Down this Glendora lane I saw a former cotton gin, a plain, two-story, looming structure of corrugated metal sections—tin walls, tin roof—with the additional horror of having no windows. This obsolete building, on its own in the middle of fields at the edge of Glendora, housed the Emmett Till Historic Intrepid Center (ETHIC) and the museum associated with his name.
Outside the building, a woman walking to her car smiled at me. I said hello, and then, to engage her, “What did you think of the museum?”
“You have to see it,” she said. She was dressed formally, as though for church or a social, in a red dress, wearing a white hat, and carrying a substantial handbag. “This is a very important place. Everyone should see it.”
Her name, she said, was Cherraye Oats. She was probably in her late forties, and in her dignified clothes looked unlike any other person I’d seen in Glendora.

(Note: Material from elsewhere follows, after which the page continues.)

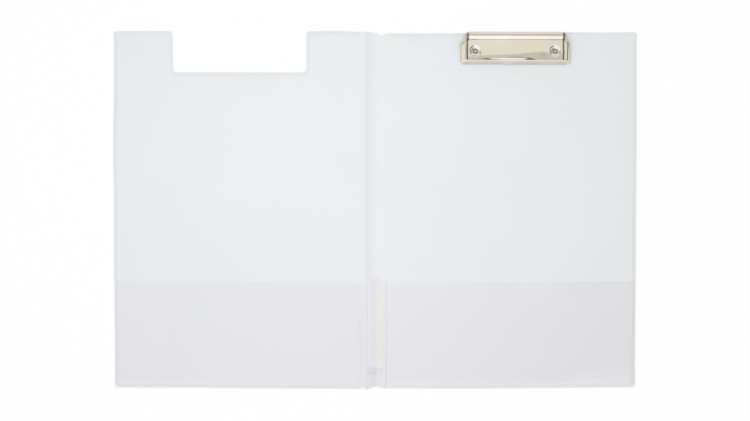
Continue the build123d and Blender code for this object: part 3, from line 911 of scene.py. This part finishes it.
class Nodes:
    """Short ways to add and join the nodes of one material or world."""

    def __init__(self, owner):
        owner.use_nodes = True
        self.owner = owner
        self.tree = owner.node_tree
        self.tree.nodes.clear()

    def add(self, kind, **values):
        node = self.tree.nodes.new(kind)
        for key, value in values.items():
            if hasattr(node, key):
                setattr(node, key, value)
            else:
                node.inputs[key.replace("_", " ")].default_value = value
        return node

    def join(self, source, target):
        self.tree.links.new(source, target)

    def put(self, value, target):
        """Joins an output to the input, or sets the input to a plain value."""
        if isinstance(value, (int, float, tuple)):
            target.default_value = value
        else:
            self.join(value, target)

    def math(self, operation, *values):
        node = self.add("ShaderNodeMath", operation=operation)
        for socket, value in zip(node.inputs, values):
            self.put(value, socket)
        return node.outputs[0]

    def times(self, a, b):
        return self.math("MULTIPLY", a, b)

    def mixed(self, share, a, b):
        """a where share is 0, b where it is 1."""
        return self.math("ADD", self.times(self.math("SUBTRACT", 1.0, share), a), self.times(share, b))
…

I said, “I remember when it happened.”
“I’m too young for that,” she said. “But it deeply affected my aunt”—and she paused, then added—“who was Fannie Lou Hamer.”
Fannie Lou Hamer, one of the bravest and most outspoken of the activists in voter registration in the Freedom Summer of 1963, founded the Mississippi Freedom Democratic Party the following year as a response (which proved contentious) to the all-white state delegation to the Democratic National Convention in Atlantic City, New Jersey. Severely beaten, imprisoned, and fired from her job for her views, Fannie Lou Hamer became one of the memorable voices of the civil rights movement and was politically and socially active until her death, at the age of sixty, in 1977. Her gravestone is inscribed with one of her remarks about segregation: “I am sick and tired of being sick and tired.”
Cherraye Oats and her daughter Courtney were organizers at the Fannie Lou Hamer Center for Change in Eupora. Cherraye had been raised in Ruleville and now lived in Eupora, small towns not far from Glendora. The daughter of a sharecropper named Townsend, one of twenty children, Fannie Lou must have had many nieces and nephews, but in her passion and presence Cherraye was in the Hamer mold. We talked awhile—she asked how I happened to be there and where I was headed.